On a related note, I stumbled across a Montaigne essay in which he relates his father’s observation for the need of what today we know as the classifieds:
… that there might be in every city a certain place assigned to which such as stood in need of anything might repair, and have their business entered by an officer appointed for that purpose.
As for example: I want a chapman to buy my pearls; I want one that has pearls to sell; such a one wants company to go to Paris; such a one seeks a servant of such a quality; such a one a master; such a one such an artificer; some inquiring for one thing, some for another, every one according to what he wants.
And doubtless, these mutual advertisements would be of no contemptible advantage to the public correspondence and intelligence: for there are evermore conditions that hunt after one another, and for want of knowing one another’s occasions leave men in very great necessity.
That reads like a legitimate business plan for any online goods-services exchange. The discovery of something this pragmatic and rudimentary dating back to the sixteenth-century fills me with delight.
And here Montaigne promotes the journaling habit:
… that besides the day-book or memorial of household affairs, where the small accounts, payments, and disbursements, which do not require a secretary’s hand, were entered, and which a steward always had in custody, he ordered him whom he employed to write for him, to keep a journal, and in it to set down all the remarkable occurrences, and daily memorials of the history of his house: very pleasant to look over, when time begins to wear things out of memory, and very useful sometimes to put us out of doubt when such a thing was begun, when ended; what visitors came, and when they went; our travels, absences, marriages, and deaths; the reception of good or ill news; the change of principal servants, and the like.
An ancient custom, which I think it would not be amiss for every one to revive in his own house; and I find I did very foolishly in neglecting it.
How then pleased am I to have maintained this one of my more consistent and eternally rewarding older habits.

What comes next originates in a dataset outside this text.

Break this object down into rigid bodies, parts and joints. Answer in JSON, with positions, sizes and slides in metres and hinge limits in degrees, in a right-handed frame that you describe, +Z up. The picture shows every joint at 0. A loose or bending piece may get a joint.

I only hope to be equipped to decipher those pages in the subsequent decades.
In regards to the main topic, the eternal repetition of happenings and the such, this too, by way of induction, we can observe even in Montaigne’s period:
Who is it that, seeing the havoc of these civil wars of ours, does not cry out, that the machine of the world is near dissolution, and that the day of judgment is at hand; without considering, that many worse things have been seen, and that in the meantime, people are very merry in a thousand other parts of the earth for all this?
… To him who feels the hailstones patter about his ears, the whole hemisphere appears to be in storm and tempest; …

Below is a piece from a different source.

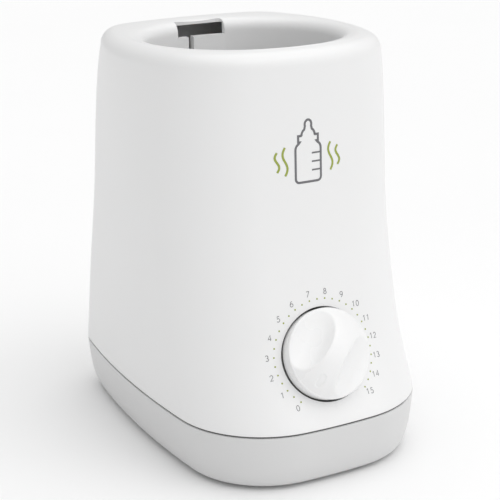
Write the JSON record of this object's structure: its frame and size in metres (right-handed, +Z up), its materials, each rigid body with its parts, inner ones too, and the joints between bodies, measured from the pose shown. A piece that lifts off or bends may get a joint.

… But whoever shall represent to his fancy, as in a picture, that great image of our mother nature, in her full majesty and lustre, whoever in her face shall read so general and so constant a variety, whoever shall observe himself in that figure, and not himself but a whole kingdom, no bigger than the least touch or prick of a pencil in comparison of the whole, that man alone is able to value things according to their true estimate and grandeur.
Questions, comments? Connect.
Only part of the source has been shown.